** begin Given information **

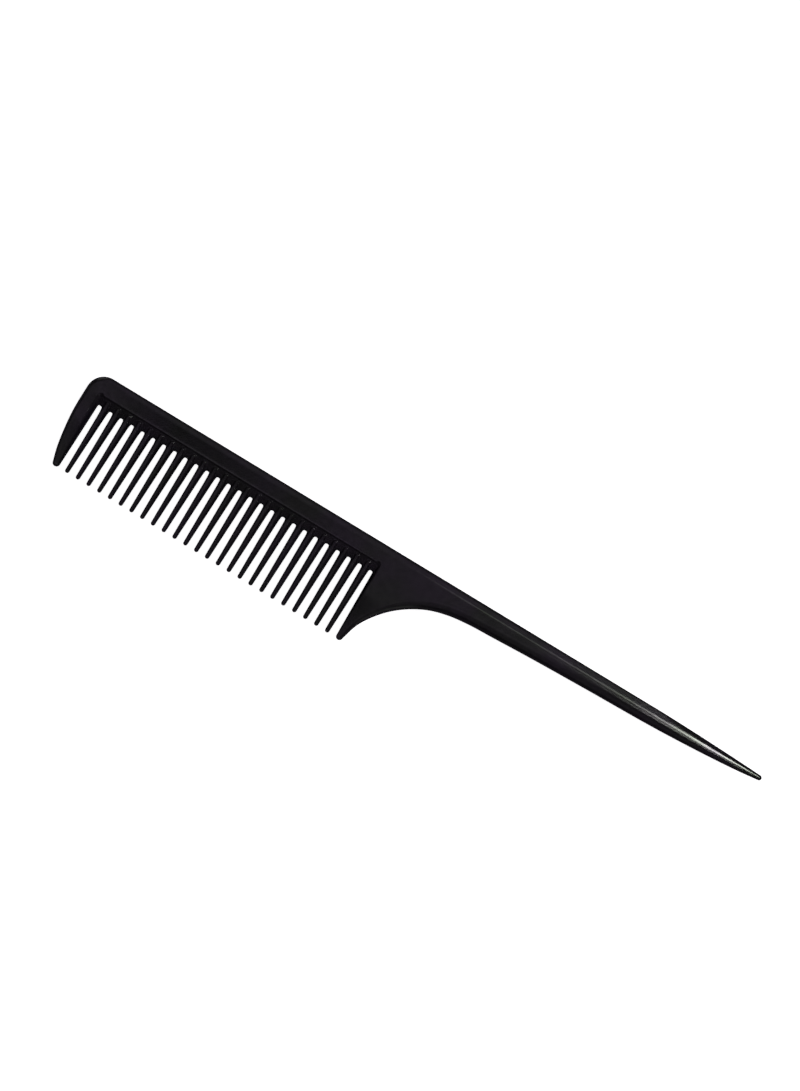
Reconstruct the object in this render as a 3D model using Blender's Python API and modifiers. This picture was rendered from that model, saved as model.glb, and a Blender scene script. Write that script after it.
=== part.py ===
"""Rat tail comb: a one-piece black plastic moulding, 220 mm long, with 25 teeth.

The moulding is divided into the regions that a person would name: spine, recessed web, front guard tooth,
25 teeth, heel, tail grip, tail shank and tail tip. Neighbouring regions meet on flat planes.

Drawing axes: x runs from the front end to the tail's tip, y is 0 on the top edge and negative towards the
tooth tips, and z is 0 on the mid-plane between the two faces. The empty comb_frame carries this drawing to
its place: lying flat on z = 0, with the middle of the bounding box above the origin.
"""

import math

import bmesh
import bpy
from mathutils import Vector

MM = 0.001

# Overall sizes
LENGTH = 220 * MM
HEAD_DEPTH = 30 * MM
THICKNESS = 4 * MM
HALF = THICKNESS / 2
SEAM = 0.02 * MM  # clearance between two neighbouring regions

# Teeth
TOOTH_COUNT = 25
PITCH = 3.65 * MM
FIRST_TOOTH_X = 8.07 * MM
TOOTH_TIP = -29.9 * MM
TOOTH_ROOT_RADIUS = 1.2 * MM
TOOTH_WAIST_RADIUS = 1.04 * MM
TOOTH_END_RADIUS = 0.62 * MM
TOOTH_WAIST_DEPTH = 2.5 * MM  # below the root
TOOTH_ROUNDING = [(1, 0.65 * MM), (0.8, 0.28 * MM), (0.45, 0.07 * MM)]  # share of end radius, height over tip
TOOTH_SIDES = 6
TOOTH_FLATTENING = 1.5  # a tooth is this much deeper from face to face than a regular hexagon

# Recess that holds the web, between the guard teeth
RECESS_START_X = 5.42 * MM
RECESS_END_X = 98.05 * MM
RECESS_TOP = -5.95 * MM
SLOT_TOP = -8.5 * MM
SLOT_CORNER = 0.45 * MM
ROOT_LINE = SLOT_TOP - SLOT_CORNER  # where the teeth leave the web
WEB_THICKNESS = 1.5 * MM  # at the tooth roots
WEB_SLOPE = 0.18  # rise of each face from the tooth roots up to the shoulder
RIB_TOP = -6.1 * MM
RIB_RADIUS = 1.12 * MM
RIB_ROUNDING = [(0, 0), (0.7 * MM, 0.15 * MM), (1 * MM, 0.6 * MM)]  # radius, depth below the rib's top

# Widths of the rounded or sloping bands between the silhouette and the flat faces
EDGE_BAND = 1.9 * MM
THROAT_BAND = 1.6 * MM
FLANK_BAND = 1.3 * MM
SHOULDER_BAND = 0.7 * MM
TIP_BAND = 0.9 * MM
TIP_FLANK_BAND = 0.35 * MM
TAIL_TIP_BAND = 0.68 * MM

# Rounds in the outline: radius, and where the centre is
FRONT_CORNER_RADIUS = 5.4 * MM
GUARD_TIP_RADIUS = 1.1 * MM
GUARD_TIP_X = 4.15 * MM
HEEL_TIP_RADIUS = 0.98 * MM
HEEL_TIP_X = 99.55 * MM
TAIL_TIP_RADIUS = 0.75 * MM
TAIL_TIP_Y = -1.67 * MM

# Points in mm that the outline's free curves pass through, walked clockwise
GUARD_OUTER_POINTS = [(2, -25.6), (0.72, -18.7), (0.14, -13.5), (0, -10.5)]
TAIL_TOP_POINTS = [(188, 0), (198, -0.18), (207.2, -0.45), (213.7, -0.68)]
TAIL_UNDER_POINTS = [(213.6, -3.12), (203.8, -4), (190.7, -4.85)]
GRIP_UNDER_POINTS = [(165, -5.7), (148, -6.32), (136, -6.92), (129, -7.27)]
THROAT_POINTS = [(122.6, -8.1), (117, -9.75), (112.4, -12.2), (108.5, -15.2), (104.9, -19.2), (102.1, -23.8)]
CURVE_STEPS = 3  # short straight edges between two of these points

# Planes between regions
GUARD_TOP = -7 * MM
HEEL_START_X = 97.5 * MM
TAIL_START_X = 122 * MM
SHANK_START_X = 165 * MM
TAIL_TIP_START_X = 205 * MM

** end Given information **

■ **Exercise details**: Quote the listing in full, please, keeping every line exact.

■ **Result**:
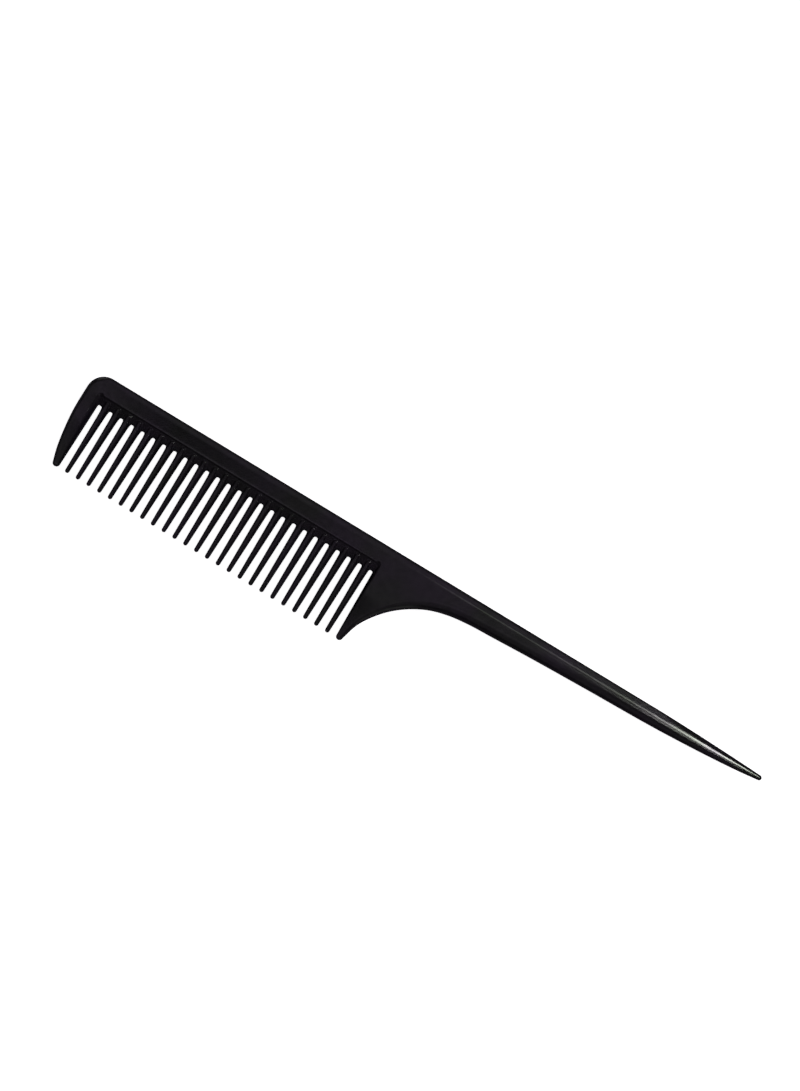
Reconstruct the object in this render as a 3D model using Blender's Python API and modifiers. This picture was rendered from that model, saved as model.glb, and a Blender scene script. Write that script after it.
=== part.py ===
"""Rat tail comb: a one-piece black plastic moulding, 220 mm long, with 25 teeth.

The moulding is divided into the regions that a person would name: spine, recessed web, front guard tooth,
25 teeth, heel, tail grip, tail shank and tail tip. Neighbouring regions meet on flat planes.

Drawing axes: x runs from the front end to the tail's tip, y is 0 on the top edge and negative towards the
tooth tips, and z is 0 on the mid-plane between the two faces. The empty comb_frame carries this drawing to
its place: lying flat on z = 0, with the middle of the bounding box above the origin.
"""

import math

import bmesh
import bpy
from mathutils import Vector

MM = 0.001

# Overall sizes
LENGTH = 220 * MM
HEAD_DEPTH = 30 * MM
THICKNESS = 4 * MM
HALF = THICKNESS / 2
SEAM = 0.02 * MM  # clearance between two neighbouring regions

# Teeth
TOOTH_COUNT = 25
PITCH = 3.65 * MM
FIRST_TOOTH_X = 8.07 * MM
TOOTH_TIP = -29.9 * MM
TOOTH_ROOT_RADIUS = 1.2 * MM
TOOTH_WAIST_RADIUS = 1.04 * MM
TOOTH_END_RADIUS = 0.62 * MM
TOOTH_WAIST_DEPTH = 2.5 * MM  # below the root
TOOTH_ROUNDING = [(1, 0.65 * MM), (0.8, 0.28 * MM), (0.45, 0.07 * MM)]  # share of end radius, height over tip
TOOTH_SIDES = 6
TOOTH_FLATTENING = 1.5  # a tooth is this much deeper from face to face than a regular hexagon

# Recess that holds the web, between the guard teeth
RECESS_START_X = 5.42 * MM
RECESS_END_X = 98.05 * MM
RECESS_TOP = -5.95 * MM
SLOT_TOP = -8.5 * MM
SLOT_CORNER = 0.45 * MM
ROOT_LINE = SLOT_TOP - SLOT_CORNER  # where the teeth leave the web
WEB_THICKNESS = 1.5 * MM  # at the tooth roots
WEB_SLOPE = 0.18  # rise of each face from the tooth roots up to the shoulder
RIB_TOP = -6.1 * MM
RIB_RADIUS = 1.12 * MM
RIB_ROUNDING = [(0, 0), (0.7 * MM, 0.15 * MM), (1 * MM, 0.6 * MM)]  # radius, depth below the rib's top

# Widths of the rounded or sloping bands between the silhouette and the flat faces
EDGE_BAND = 1.9 * MM
THROAT_BAND = 1.6 * MM
FLANK_BAND = 1.3 * MM
SHOULDER_BAND = 0.7 * MM
TIP_BAND = 0.9 * MM
TIP_FLANK_BAND = 0.35 * MM
TAIL_TIP_BAND = 0.68 * MM

# Rounds in the outline: radius, and where the centre is
FRONT_CORNER_RADIUS = 5.4 * MM
GUARD_TIP_RADIUS = 1.1 * MM
GUARD_TIP_X = 4.15 * MM
HEEL_TIP_RADIUS = 0.98 * MM
HEEL_TIP_X = 99.55 * MM
TAIL_TIP_RADIUS = 0.75 * MM
TAIL_TIP_Y = -1.67 * MM

# Points in mm that the outline's free curves pass through, walked clockwise
GUARD_OUTER_POINTS = [(2, -25.6), (0.72, -18.7), (0.14, -13.5), (0, -10.5)]
TAIL_TOP_POINTS = [(188, 0), (198, -0.18), (207.2, -0.45), (213.7, -0.68)]
TAIL_UNDER_POINTS = [(213.6, -3.12), (203.8, -4), (190.7, -4.85)]
GRIP_UNDER_POINTS = [(165, -5.7), (148, -6.32), (136, -6.92), (129, -7.27)]
THROAT_POINTS = [(122.6, -8.1), (117, -9.75), (112.4, -12.2), (108.5, -15.2), (104.9, -19.2), (102.1, -23.8)]
CURVE_STEPS = 3  # short straight edges between two of these points

# Planes between regions
GUARD_TOP = -7 * MM
HEEL_START_X = 97.5 * MM
TAIL_START_X = 122 * MM
SHANK_START_X = 165 * MM
TAIL_TIP_START_X = 205 * MM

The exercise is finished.